Creating a Business Plan for the Year: Be Like Santa, Check it Twice

Merry Christmas, Happy Hanukkah, and Happy New Year! Santa is great at planning. He makes his list and checks it twice, always ready to revise who is naughty and nice.  Ignoring the judgmental aspect of this, Santa has the right idea.  If you have written your business or marketing plans for the coming year, here are some areas to check and possibly incorporate; and for those who haven’t yet begun, this can also serve as a good starting place. You also may want to check out previous articles on designing a project.  

(1) Have a Long-Term Vision – Ninety-eight percent of people create plans for the year without a clear vision of where they want to be in the future.  Okay, I did just make that up, but based on my observations, it's probably pretty accurate. I recommend writing one or two sentences describing where you want to be in ten years, and placing that at the top of your business plan.  I realize that for many people, this is easier said than done, but the resultant clarity and focus is worth it.  Is it very easy to get diverted from the things we really want and focus instead on the goals that others have for us.  Just because your mentor or spouse thinks you should be aspiring to become a partner at your current firm or just because your partners think you should develop your practice in a particular direction, doesn’t mean that is actually what is right for you.  Without taking the time to think through where you want to go, you will likely end up somewhere less than satisfying.

(2) Keep it Simple – It is very easy for our business goals to turn into a laundry list of everything we want to achieve.  If, in the past, you have found yourself becoming overwhelmed or simply ignoring your business plans, try limiting yourself to three big three goals for the year. Of course, the implementation will likely involve some other intermediate goals; but keeping it simple helps you to stay focused and prevents the business plan from devolving into one more never-ending to-do list.

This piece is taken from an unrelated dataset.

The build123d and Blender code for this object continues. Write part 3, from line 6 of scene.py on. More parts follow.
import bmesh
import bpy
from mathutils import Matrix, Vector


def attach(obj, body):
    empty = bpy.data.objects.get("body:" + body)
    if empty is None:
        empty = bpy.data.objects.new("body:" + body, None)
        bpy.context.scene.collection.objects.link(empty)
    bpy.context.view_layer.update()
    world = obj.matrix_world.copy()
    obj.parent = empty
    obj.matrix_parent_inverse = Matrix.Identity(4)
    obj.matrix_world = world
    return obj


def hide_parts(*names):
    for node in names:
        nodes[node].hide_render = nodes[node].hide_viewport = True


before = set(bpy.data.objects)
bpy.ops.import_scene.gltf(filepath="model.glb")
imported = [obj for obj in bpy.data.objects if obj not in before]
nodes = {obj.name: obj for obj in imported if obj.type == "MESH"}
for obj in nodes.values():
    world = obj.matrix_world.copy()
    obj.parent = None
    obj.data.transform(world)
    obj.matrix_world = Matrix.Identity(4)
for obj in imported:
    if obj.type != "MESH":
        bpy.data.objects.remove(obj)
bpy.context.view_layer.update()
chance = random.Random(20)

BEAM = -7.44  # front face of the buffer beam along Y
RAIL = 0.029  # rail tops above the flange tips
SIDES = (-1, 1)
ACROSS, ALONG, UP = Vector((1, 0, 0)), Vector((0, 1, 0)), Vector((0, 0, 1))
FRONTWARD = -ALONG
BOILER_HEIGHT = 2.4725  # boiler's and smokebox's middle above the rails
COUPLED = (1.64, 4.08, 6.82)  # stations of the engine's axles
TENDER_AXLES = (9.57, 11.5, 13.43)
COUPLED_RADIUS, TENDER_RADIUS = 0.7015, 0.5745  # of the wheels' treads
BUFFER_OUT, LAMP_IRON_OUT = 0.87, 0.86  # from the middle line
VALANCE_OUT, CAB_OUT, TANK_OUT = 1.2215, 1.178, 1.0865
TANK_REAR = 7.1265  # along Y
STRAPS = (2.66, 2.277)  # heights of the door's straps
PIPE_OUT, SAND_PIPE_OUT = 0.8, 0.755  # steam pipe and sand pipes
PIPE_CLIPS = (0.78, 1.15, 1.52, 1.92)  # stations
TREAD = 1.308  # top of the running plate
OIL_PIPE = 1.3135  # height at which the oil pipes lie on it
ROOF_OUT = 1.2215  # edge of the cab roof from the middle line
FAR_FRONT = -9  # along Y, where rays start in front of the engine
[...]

(3) Focus on Results Rather Than Process – People often get mixed up between the goal and the tactics used to achieve the goal.  For example, rather than aiming for a particular number of twitter followers, instead focus on generating a certain number of clients or leads through Twitter or social media generally.  You may have noticed that you achieved your big picture goals for last year but didn’t actually follow all the steps that you had outlined to achieve that goal.  Or the reverse may be true, perhaps you followed the steps but didn’t achieve the result.  Having action steps is important, because it helps us move from fantasy into reality, but mistaking the action steps for the goal can lead to lots of work without the rewards.

(4) Include Personal Growth Goals – Business plans invariably identify concrete goals regarding the office, staff, clients, etc. For instance, you might want to restructure your practice group, alter your firm’s billing guidelines or get more of a particular type of client.  However, such concrete results usually manifest not just from more work, but rather, because people actual shift their own behaviors or attitudes. You already may be the smartest and most forward thinking person in your firm, but improving your ability to persuade others is probably the key to making those changes you want.  Similarly, the key to signing those new clients may be improving your delegation skills or achieving a new level of consistency and organization.  Once you have identified your top three business goals for the year, consider what type of personal growth would be beneficial to help you achieve those targets, and include those in your business plan.

Good luck with your planning, and see you next year!